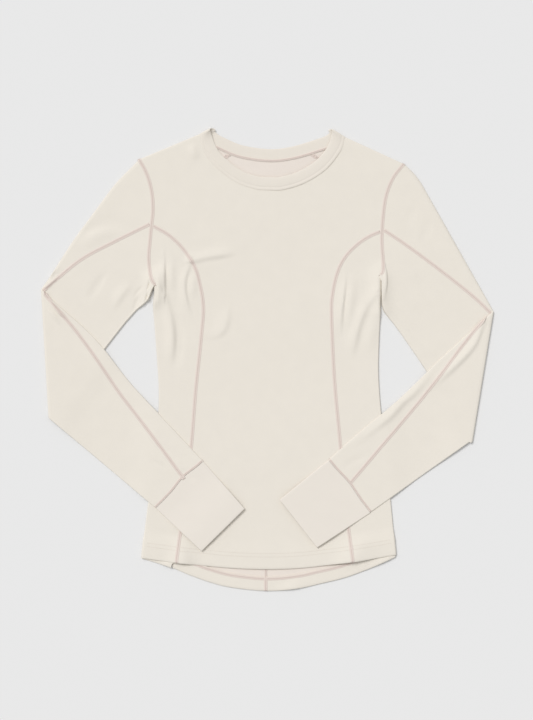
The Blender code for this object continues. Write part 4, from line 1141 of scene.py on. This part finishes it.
# At each shoulder fold the free edge stands up and opens into a small mouth, wider at the right.
# The tips are the ends of the free edge's front and back halves, each with its own height.
Mouth = namedtuple("Mouth", "front_tip front_height back_tip back_height reach")
MOUTH = {"right": Mouth((-81.8, 326.2), 9.0, (-74.0, 326.8), 3.2, 3.0),
         "left": Mouth((92.2, 325.9), 6.4, (86.8, 326.4), 2.2, 2.2)}
# The doubled band's own section, from its seam to the free edge and back: how far across the band,
# and how far out of its middle.
COLLAR_SECTION = [(-0.008, -0.40), (0.25, -0.45), (0.6, -0.45), (0.88, -0.43), (0.96, -0.32), (0.995, -0.16),
                  (1.0, -0.04), (0.99, 0.08), (0.95, 0.24), (0.87, 0.42), (0.75, 0.56), (0.6, 0.62),
                  (0.38, 0.58), (0.30, 0.46), (0.26, 0.28), (0.22, 0.18), (0.18, 0.28), (0.14, 0.46),
                  (0.05, 0.42), (-0.008, 0.10)]
COLLAR_KNIT = knit_material("collar_knit", (0.800, 0.745, 0.668), cell=0.0011, relief=0.00016, mottle=0.03)


def collar_half(path, half):
    """Seam places, free-edge places and outward normals along one half of the collar."""
    path = evenly(path, step=2.0)
    run = lengths(path)
    edge = path + left_of(path) * COLLAR_BAND
    level = np.full(len(path), COLLAR_LEVEL[half])
    if half == "front":
        level += COLLAR_LIFT * smooth((path[:, 0] - COLLAR_LIFT_FROM) / COLLAR_LIFT_OVER)
    edge_level = level.copy()
    for mouth, distance in ((MOUTH["right"], run), (MOUTH["left"], run[-1] - run)):
        near = smooth(1 - distance / COLLAR_BLEND)
        tip, height = mouth[:2] if half == "front" else mouth[2:4]
        edge += (tip - edge) * near[:, None]
        if half == "front":
            for part in (level, edge_level):
                part += (COLLAR_LEVEL["shoulder"] - part) * smooth(1 - distance / COLLAR_RISE)
        edge_level += (height - edge_level) * near ** 3
    normal = np.zeros((len(path), 3))
    normal[:, 2] = 1 if half == "front" else -1
    return np.column_stack([path, level]), np.column_stack([edge, edge_level]), normal


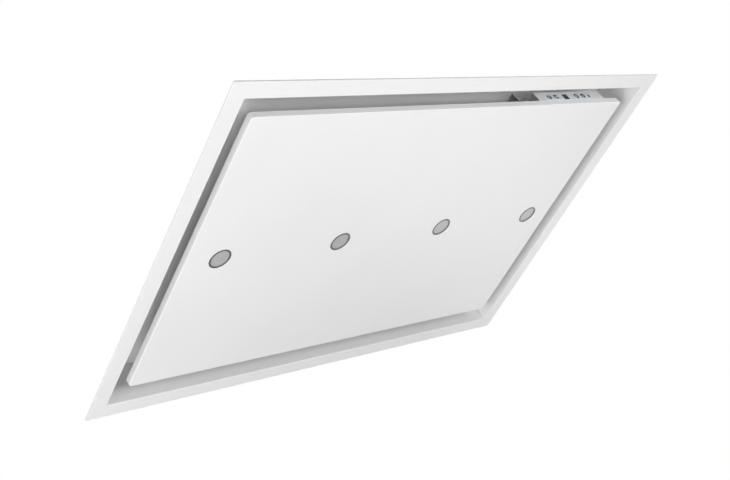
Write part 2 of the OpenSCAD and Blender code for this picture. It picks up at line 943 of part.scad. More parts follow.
*-*-*
* What you are asked to do *
Repeat all the entries exactly as given.

* Output for this exercise *
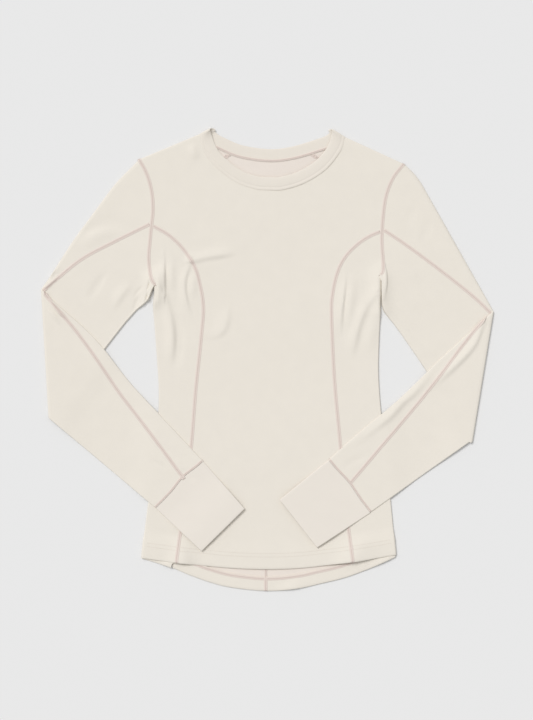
The Blender code for this object continues. Write part 4, from line 1141 of scene.py on. This part finishes it.
# At each shoulder fold the free edge stands up and opens into a small mouth, wider at the right.
# The tips are the ends of the free edge's front and back halves, each with its own height.
Mouth = namedtuple("Mouth", "front_tip front_height back_tip back_height reach")
MOUTH = {"right": Mouth((-81.8, 326.2), 9.0, (-74.0, 326.8), 3.2, 3.0),
         "left": Mouth((92.2, 325.9), 6.4, (86.8, 326.4), 2.2, 2.2)}
# The doubled band's own section, from its seam to the free edge and back: how far across the band,
# and how far out of its middle.
COLLAR_SECTION = [(-0.008, -0.40), (0.25, -0.45), (0.6, -0.45), (0.88, -0.43), (0.96, -0.32), (0.995, -0.16),
                  (1.0, -0.04), (0.99, 0.08), (0.95, 0.24), (0.87, 0.42), (0.75, 0.56), (0.6, 0.62),
                  (0.38, 0.58), (0.30, 0.46), (0.26, 0.28), (0.22, 0.18), (0.18, 0.28), (0.14, 0.46),
                  (0.05, 0.42), (-0.008, 0.10)]
COLLAR_KNIT = knit_material("collar_knit", (0.800, 0.745, 0.668), cell=0.0011, relief=0.00016, mottle=0.03)


def collar_half(path, half):
    """Seam places, free-edge places and outward normals along one half of the collar."""
    path = evenly(path, step=2.0)
    run = lengths(path)
    edge = path + left_of(path) * COLLAR_BAND
    level = np.full(len(path), COLLAR_LEVEL[half])
    if half == "front":
        level += COLLAR_LIFT * smooth((path[:, 0] - COLLAR_LIFT_FROM) / COLLAR_LIFT_OVER)
    edge_level = level.copy()
    for mouth, distance in ((MOUTH["right"], run), (MOUTH["left"], run[-1] - run)):
        near = smooth(1 - distance / COLLAR_BLEND)
        tip, height = mouth[:2] if half == "front" else mouth[2:4]
        edge += (tip - edge) * near[:, None]
        if half == "front":
            for part in (level, edge_level):
                part += (COLLAR_LEVEL["shoulder"] - part) * smooth(1 - distance / COLLAR_RISE)
        edge_level += (height - edge_level) * near ** 3
    normal = np.zeros((len(path), 3))
    normal[:, 2] = 1 if half == "front" else -1
    return np.column_stack([path, level]), np.column_stack([edge, edge_level]), normal


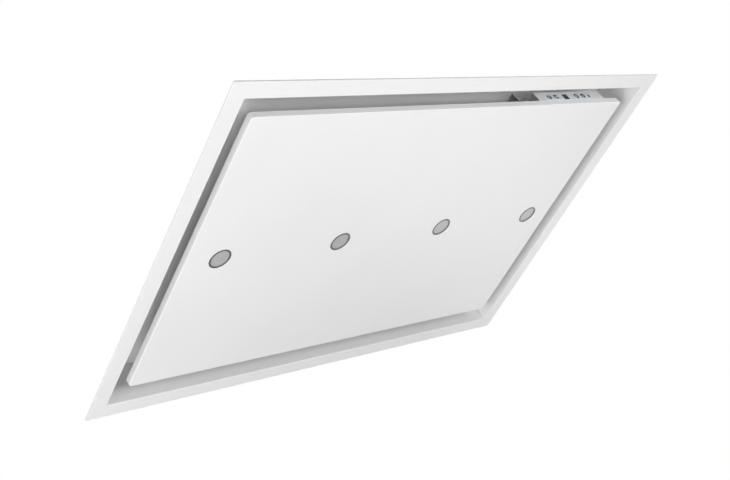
Write part 2 of the OpenSCAD and Blender code for this picture. It picks up at line 943 of part.scad. More parts follow.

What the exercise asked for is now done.